Requirements: Repeat everything from the line holding "extrude(amount=-cam_thickness)" to the line holding "points = [vertex.co", inclusive, exactly. Leave out the rest.

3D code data
◇ ◇ ◇ ◇ ◇ ◇ ◇

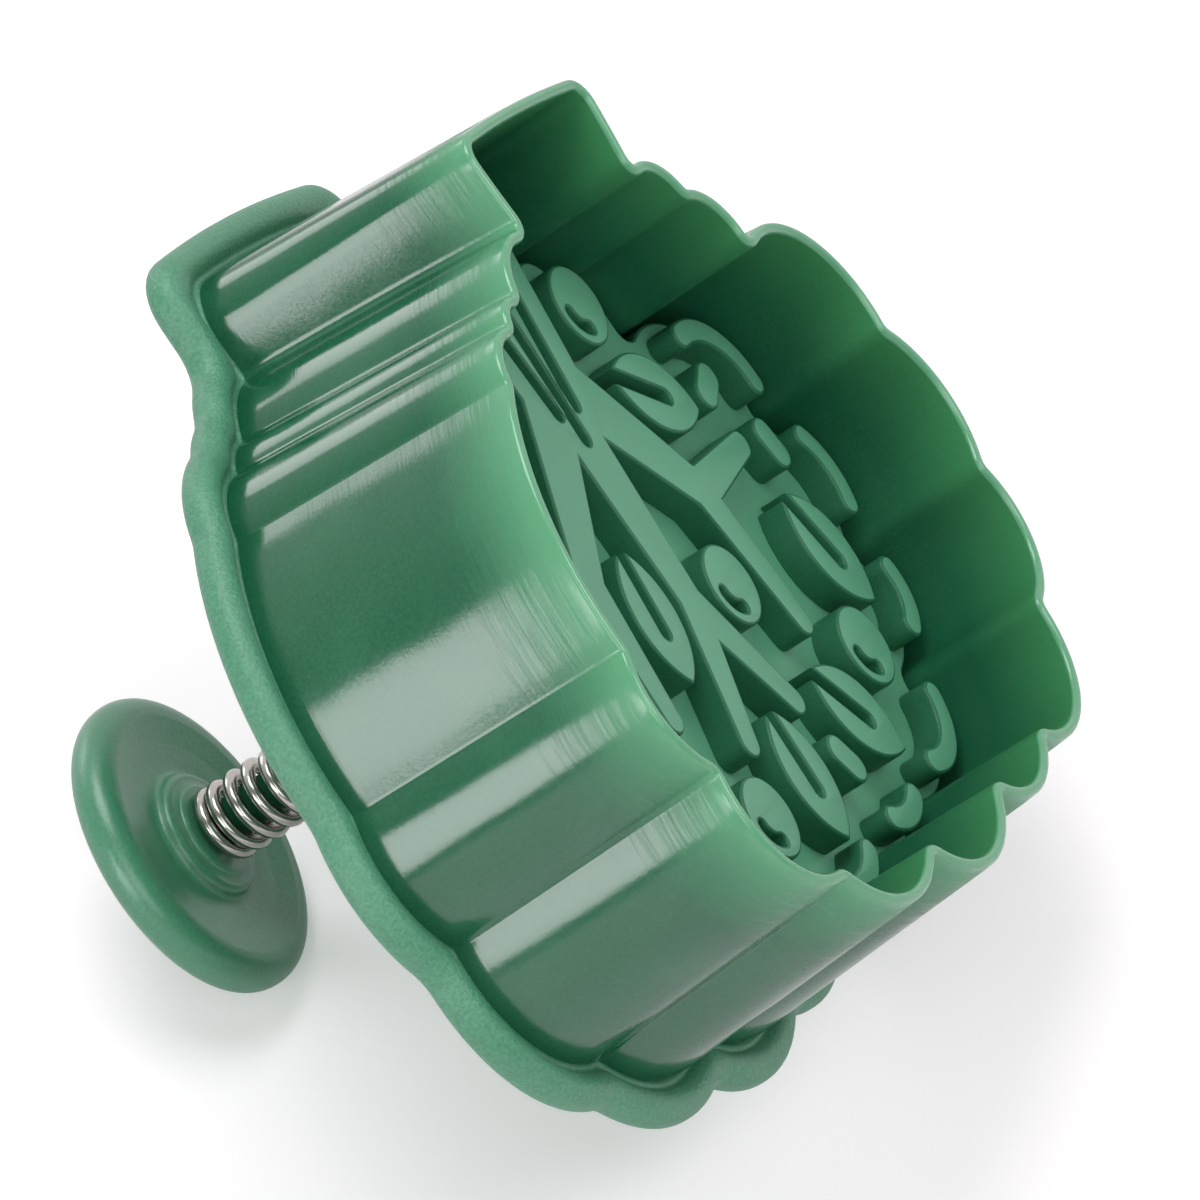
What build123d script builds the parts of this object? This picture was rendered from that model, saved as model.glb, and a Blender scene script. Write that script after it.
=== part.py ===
from build123d import *
import os
from cmath import rect
from math import ceil, cos, pi, radians, sin, sqrt, tan

# Plunger cutter in millimetres: +Z runs up the plunger and the cutting edge stands on z = 0.
# The stem's axis is the Z axis, and the flange's outline is centred on it.

# Cutting wall: the outline is that of a bumpy-crowned tree, its trunk towards -Y
crown_length = 80.0
tree_height = 71.0
wall_height = 26.3
edge_thickness = 1.0
outer_draft_deg = 4.0
inner_draft_deg = 0.35
root_corner_radius = 2.4
trunk_height = 8.7

# Flange and roof: one plate that closes the wall's top
flange_thickness = 2.7
flange_overhang = 3.4
flange_rim_radius = 1.3
flange_corner_radius = 4.6
flange_crease_radius = 3.6

# Bore in the roof, and the ring round it that keeps the spring in place
bore_clearance = 0.25
seat_ring_height = 1.2
seat_ring_wall = 1.2
seat_ring_clearance = 0.35

# Stem
stem_diameter = 3.7

# Stamp: its raised faces lie this far inside the cutting edge at rest, and come level with it when pushed
stamp_depth = 11.0
stamp_clearance = 0.5
plate_thickness = 2.6
relief_height = 2.8
relief_margin = 0.9
boss_diameter = 9.0
socket_floor = 1.2
rib_thickness = 1.5
rib_height = 4.0
rib_reach = 19.0
rib_count = 6

# Raised design on the stamp
crescent_width = 2.4
crescent_inset = 4.0
leaf_length = 12.6
leaf_width = 7.4
vein_width = 1.4
vein_length = 7.8
fruit_diameter = 7.6
glint_radius = 2.1
glint_width = 1.1
glint_start_deg = 100
glint_span_deg = 75
tuft_width = 3.0
tuft_length = 5.2
bark_groove_width = 1.5
trunk_foot_width = 18.4
trunk_neck_width = 12.0
limb_width = 7.0
twig_width = 4.2
twig_tip_width = 2.8

# Knob: a domed disc, dished below, with a hub that the spring bears on
knob_diameter = 27.0
knob_gap = 30.6
knob_rim_thickness = 4.0
knob_rim_radius = 1.9
knob_dome_rise = 1.2
knob_dish_depth = 0.7
hub_foot_diameter = 11.5
hub_face_diameter = 8.6
hub_drop = 0.9
stem_in_knob = 2.6

# Screw down the knob's middle, with the cap that closes its recess
screw_shank_diameter = 2.0
screw_shank_length = 7.5
screw_head_diameter = 4.4
screw_head_height = 1.4
screw_web = 1.3
screw_clearance = 0.15
drive_width = 0.8
drive_depth = 0.7
drive_span = 2.6
cap_diameter = 5.4

# Return spring, wound closer at both ends
wire_diameter = 1.25
spring_outer_diameter = 6.9
spring_turns = 13
close_turns = 1.5
close_pitch = 1.76
end_rise_share = 1.6

# Tree outline, counter-clockwise from the trunk's foot: where each lobe starts, as shares of half the crown's
# length and half the tree's height, and how far the lobe bulges, as a share of its chord
lobe_shares = [
    (-0.333, -0.985, 0.02),
    (0.333, -0.985, 0.02),
    (0.305, -0.745, 0.22),
    (0.470, -0.640, 0.20),
    (0.600, -0.465, 0.29),
    (0.945, -0.130, 0.20),
    (0.990, 0.265, 0.24),
    (0.860, 0.610, 0.29),
    (0.505, 0.865, 0.20),
    (0.180, 0.900, 0.23),
    (-0.250, 0.925, 0.20),
    (-0.660, 0.855, 0.26),
    (-0.900, 0.500, 0.20),
    (-0.960, 0.165, 0.13),
    (-0.745, -0.465, 0.20),
    (-0.600, -0.570, 0.22),
    (-0.500, -0.620, 0.20),
    (-0.305, -0.735, 0.02),
]
foot_corners = 2
crown_lobes = range(4, 14)

# Places of the motifs, as shares of the same halves: x and y, then a second x and y for a bar or a turn in
# degrees for a leaf or tuft
fork_share = -0.42
limb_shares = [
    (-0.05, fork_share, -0.34, 0.00),
    (0.05, fork_share, 0.34, -0.04),
    (0.00, fork_share, 0.01, 0.16),
]
twig_shares = [
    (-0.34, 0.00, -0.63, 0.06),
    (-0.34, 0.00, -0.36, 0.36),
    (0.34, -0.04, 0.62, -0.08),
    (0.34, -0.04, 0.41, 0.34),
    (0.01, 0.16, -0.12, 0.50),
    (0.01, 0.16, 0.17, 0.48),
]
leaf_shares = [
    (-0.425, -0.265, 128),
    (-0.640, 0.344, 152),
    (-0.495, 0.563, 135),
    (-0.170, 0.145, 97),
    (0.033, 0.633, 90),
    (0.395, 0.580, 52),
    (0.710, 0.231, 70),
    (0.405, -0.285, 30),
]
fruit_shares = [
    (-0.330, -0.545),
    (-0.655, -0.135),
    (-0.225, 0.665),
    (0.605, 0.468),
    (0.320, -0.547),
    (0.215, 0.180),
]
tuft_shares = [
    (-0.565, -0.392, 120),
    (0.230, 0.656, 60),
    (0.755, -0.045, 75),
    (0.640, -0.237, 150),
    (-0.765, 0.113, 90),
]
groove_shares = [
    (-0.11, -0.84, -0.045, -0.36),
    (0.00, -0.82, 0.00, -0.28),
    (0.11, -0.84, 0.045, -0.36),
]

# Heights that follow from the sizes above
roof_top = wall_height + flange_thickness
plate_bottom = stamp_depth + relief_height
plate_top = plate_bottom + plate_thickness
socket_bottom = plate_bottom + socket_floor
knob_bottom = roof_top + knob_gap
hub_face = knob_bottom - hub_drop
knob_top = knob_bottom + knob_rim_thickness
dome_top = knob_top + knob_dome_rise
stem_top = hub_face + stem_in_knob
head_seat = stem_top + screw_web
head_top = head_seat + screw_head_height

# Radii that follow
stem_radius = stem_diameter / 2
spring_radius = (spring_outer_diameter - wire_diameter) / 2
seat_ring_radius = spring_outer_diameter / 2 + seat_ring_clearance
knob_radius = knob_diameter / 2
dome_span = knob_radius - knob_rim_radius
dome_radius = (dome_span**2 + knob_dome_rise**2) / (2 * knob_dome_rise)

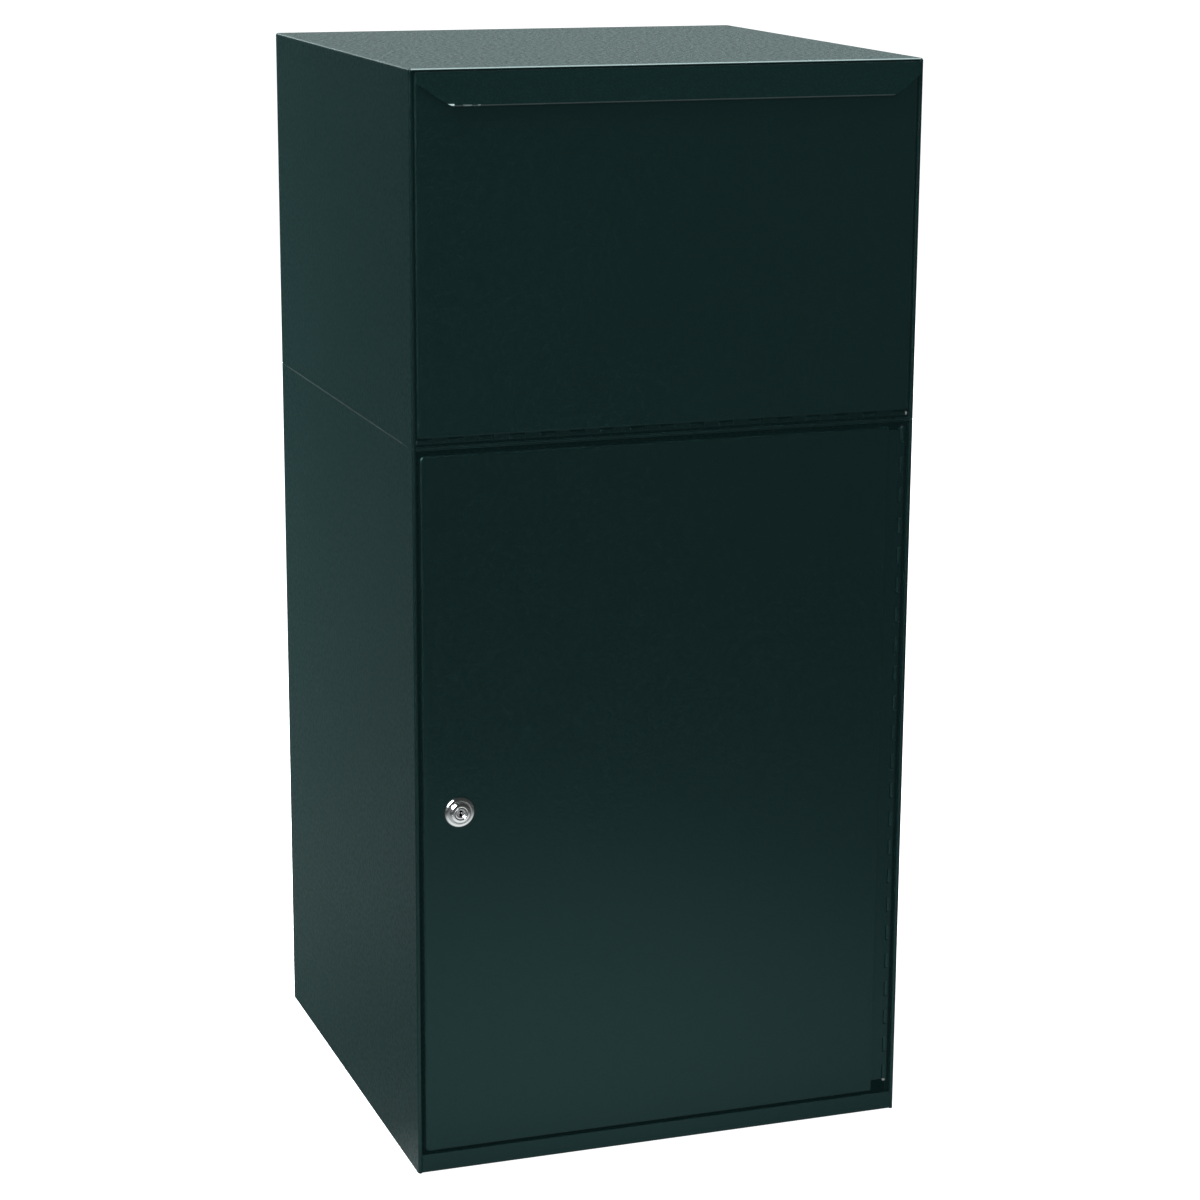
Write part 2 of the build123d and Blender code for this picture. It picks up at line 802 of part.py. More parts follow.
# The cam hangs straight down when unlocked and turns a quarter towards the latch jamb.
with BuildPart() as lock_cam:
    with BuildSketch(Plane.XZ.offset(-cam_front_y)) as cam_outline:
        with Locations((lock_x, lock_z + (cam_width / 2 - cam_reach) / 2)):
            Rectangle(cam_width, cam_width / 2 + cam_reach)
        chamfer(cam_outline.vertices(), length=cam_corner)
        with Locations((lock_x, lock_z)):
            Rectangle(cam_square, cam_square, mode=Mode.SUBTRACT)
    extrude(amount=-cam_thickness)
save(lock_cam, "lock_cam")

with BuildPart() as cam_screw:
    cam_back_plane = Plane.XZ.offset(-(cam_front_y + cam_thickness))
    add(
        hex_prism(
            [(lock_x, lock_z)],
            cam_screw_across_flats,
            -cam_screw_head_height,
            plane=cam_back_plane,
        ).part
    )
    with BuildSketch(cam_back_plane):
        with Locations((lock_x, lock_z)):
            Circle(cam_screw_diameter / 2)
    extrude(amount=cam_screw_length)
save(cam_screw, "cam_screw")
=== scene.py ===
import json
from math import asin, atan, cos, floor, hypot, pi, radians, sin, sqrt, tan

import bmesh
import bpy
from bpy.props import FloatProperty, FloatVectorProperty, IntProperty, PointerProperty
from mathutils import Matrix, Vector


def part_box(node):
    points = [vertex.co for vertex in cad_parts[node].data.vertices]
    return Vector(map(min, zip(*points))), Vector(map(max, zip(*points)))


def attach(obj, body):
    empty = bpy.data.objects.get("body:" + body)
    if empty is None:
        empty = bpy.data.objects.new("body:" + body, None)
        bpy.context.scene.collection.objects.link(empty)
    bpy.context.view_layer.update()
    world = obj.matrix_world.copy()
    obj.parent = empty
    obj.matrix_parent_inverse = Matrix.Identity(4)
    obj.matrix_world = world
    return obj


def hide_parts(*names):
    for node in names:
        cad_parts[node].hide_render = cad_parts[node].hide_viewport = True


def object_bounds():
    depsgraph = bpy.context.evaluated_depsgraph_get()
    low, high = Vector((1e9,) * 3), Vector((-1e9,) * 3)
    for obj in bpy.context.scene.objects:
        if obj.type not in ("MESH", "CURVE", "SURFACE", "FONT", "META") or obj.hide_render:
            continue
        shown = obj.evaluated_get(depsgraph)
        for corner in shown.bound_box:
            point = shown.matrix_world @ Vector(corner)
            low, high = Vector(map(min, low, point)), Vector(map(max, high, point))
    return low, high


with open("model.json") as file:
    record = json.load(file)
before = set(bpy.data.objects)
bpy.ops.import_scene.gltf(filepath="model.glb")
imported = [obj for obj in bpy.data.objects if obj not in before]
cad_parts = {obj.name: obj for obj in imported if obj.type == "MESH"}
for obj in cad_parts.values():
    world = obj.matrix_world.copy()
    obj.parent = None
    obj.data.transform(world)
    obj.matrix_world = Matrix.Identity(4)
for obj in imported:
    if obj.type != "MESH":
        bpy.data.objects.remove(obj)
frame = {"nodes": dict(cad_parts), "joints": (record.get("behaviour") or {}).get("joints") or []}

bl_info = {
    "name": "Key drop box",
    "version": (1, 0, 0),
    "blender": (4, 5, 0),
    "location": "3D View > Sidebar > Drop Box",
    "description": "Dresses a steel key drop box: paint, piano hinges, cam lock, fixings and studio",
    "category": "Object",
}

CAD_LOW, CAD_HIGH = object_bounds()
MM = 0.001
CREASE = radians(32)
WHITE = (1.0, 1.0, 1.0)
NODES = frame["nodes"]
JOINTS = {joint["name"]: joint for joint in frame["joints"]}
# The finishes by name, which the first operator fills.
FINISHES = {}
FINISHED_NODES = {
    "powder_coat": (
        "base_shell", "head_shell", "roof_panel", "hopper_stop", "hopper_baffle", "hopper_door",
        "hopper_pull", "hopper_cheek_left", "hopper_cheek_right", "hopper_tray",
    ),
    "door_coat": (
        "floor_pan", "latch_jamb", "hinge_jamb", "service_door", "door_hinge_jamb_leaf",
        "door_hinge_door_leaf",
    ),
    # Painted shade: the strips and hinge between the doors get a darker copy of the coat.
    "seam_shaded_coat": ("base_header", "head_sill", "hopper_hinge_sill_leaf", "hopper_hinge_door_leaf"),
    "zinc_steel": (
        "head_bolts", "head_nuts", "hopper_hinge_pin", "door_hinge_pin", "lock_nut", "lock_cam",
        "cam_screw",
    ),
    "chrome": ("lock_housing", "lock_plug"),
    "rubber": ("hopper_bumpers", "door_bumpers"),
}


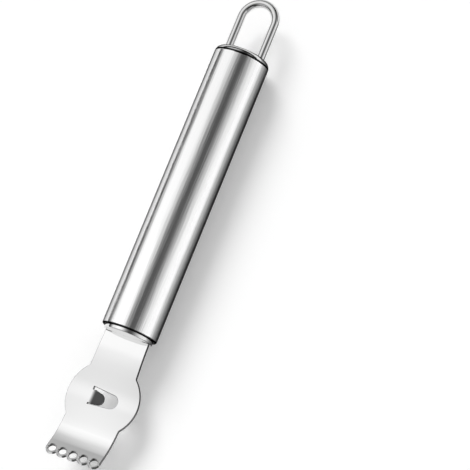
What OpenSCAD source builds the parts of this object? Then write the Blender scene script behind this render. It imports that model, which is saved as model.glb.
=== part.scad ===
// Citrus zester with a channel cutter, all stainless steel.
// Lies on its handle: +Z is up through the blade's front face, +Y runs to the hanging loop,
// and the origin is under the middle of the whole tool, on the surface it lies on.

/* [Handle] */
// outside diameter of the handle tube
tube_d = 20; // [16:0.5:24]
// length of the handle tube
tube_len = 104; // [80:1:130]
// wall thickness of the handle tube
tube_wall = 1.2; // [0.9:0.1:1.5]
// rounding of the tube's front edge, at most three quarters of the wall
tube_front_r = 0.6; // [0.3:0.1:1.1]
// rounding of the tube's rear edge, where the rear cap meets it in a fine groove
tube_rear_r = 0.25; // [0.1:0.05:0.4]

/* [Caps] */
// sheet thickness of both pressed caps
cap_wall = 0.9; // [0.6:0.1:1.2]
// how far the front cap stands out of the tube
collar_len = 1.3; // [1:0.1:3]
// rounding of the front cap's edge
collar_r = 0.3; // [0.2:0.1:0.9]
// length of each cap's skirt inside the tube
skirt_len = 7; // [4:0.5:14]
// rounded shoulder of the rear cap, also its height over the tube
shoulder_r = 2.4; // [1.4:0.1:3]
// radial gap between a cap's skirt and the tube, 0 for a pressed fit
skirt_gap = 0; // [0:0.01:0.1]

/* [Hanging loop] */
// diameter of the loop's wire
wire_d = 2.7; // [1.6:0.05:3]
// clearance between each leg and the inside of the rear cap's skirt
leg_inset = 0.1; // [0.05:0.05:2]
// how far the loop stands out of the rear cap
loop_rise = 21.2; // [14:0.5:40]
// length of each leg hidden inside the rear cap
loop_tail = 4.5; // [2:0.5:6]
// radial gap between a leg and its hole in the cap, 0 for a soldered joint
leg_gap = 0; // [0:0.01:0.1]

/* [Blade outline] */
// thickness of the blade's sheet
blade_t = 1.2; // [0.8:0.1:1.5]
// distance from each edge of the neck to the side of the front cap it stands on
neck_inset = 0.4; // [0.1:0.1:2]
// how far each edge of the neck would flare out on its way to the disc's centre
neck_flare = 0.9; // [0:0.1:1.2]
// diameter of the round middle of the blade
disc_d = 26.8; // [25:0.1:32]
// distance from the tube's front edge to the disc's centre
disc_y = 24.3; // [18:0.1:32]
// radius in the four corners between the disc and the straight parts
corner_r = 0.9; // [0.4:0.1:2]
// width of each shoulder where the neck narrows to the tang that passes into the handle
tang_shoulder = 2.4; // [1.5:0.1:4]
// length of the tang behind the front cap's face
tang_len = 14; // [8:0.5:30]
// gap round the tang in the front cap's slot
tang_gap = 0.05; // [0.02:0.01:0.2]

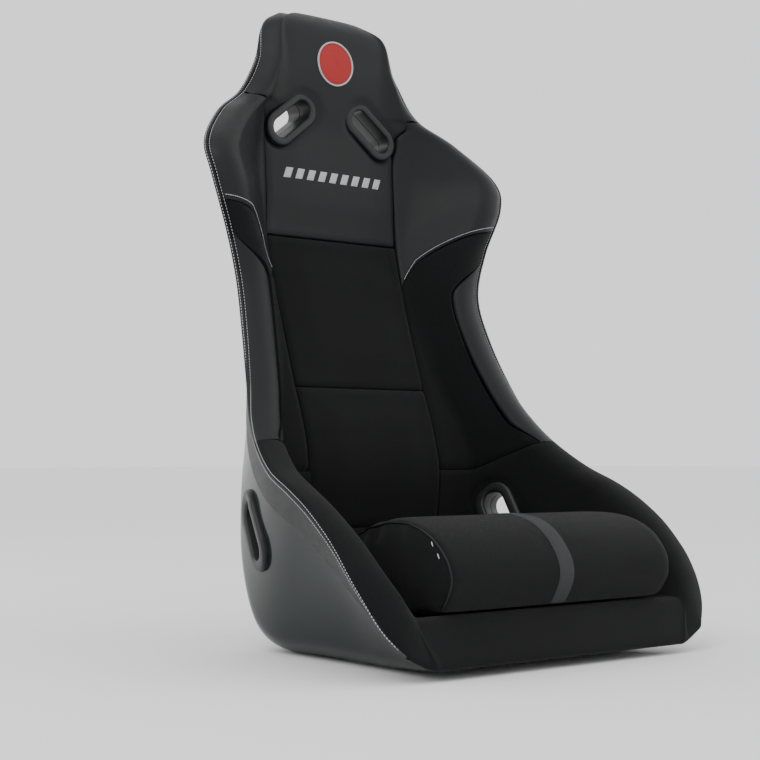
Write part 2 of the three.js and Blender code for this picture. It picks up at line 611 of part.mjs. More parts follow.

◇ ◇ ◇ ◇ ◇ ◇ ◇

Written solution:
    extrude(amount=-cam_thickness)
save(lock_cam, "lock_cam")

with BuildPart() as cam_screw:
    cam_back_plane = Plane.XZ.offset(-(cam_front_y + cam_thickness))
    add(
        hex_prism(
            [(lock_x, lock_z)],
            cam_screw_across_flats,
            -cam_screw_head_height,
            plane=cam_back_plane,
        ).part
    )
    with BuildSketch(cam_back_plane):
        with Locations((lock_x, lock_z)):
            Circle(cam_screw_diameter / 2)
    extrude(amount=cam_screw_length)
save(cam_screw, "cam_screw")
=== scene.py ===
import json
from math import asin, atan, cos, floor, hypot, pi, radians, sin, sqrt, tan

import bmesh
import bpy
from bpy.props import FloatProperty, FloatVectorProperty, IntProperty, PointerProperty
from mathutils import Matrix, Vector


def part_box(node):
    points = [vertex.co for vertex in cad_parts[node].data.vertices]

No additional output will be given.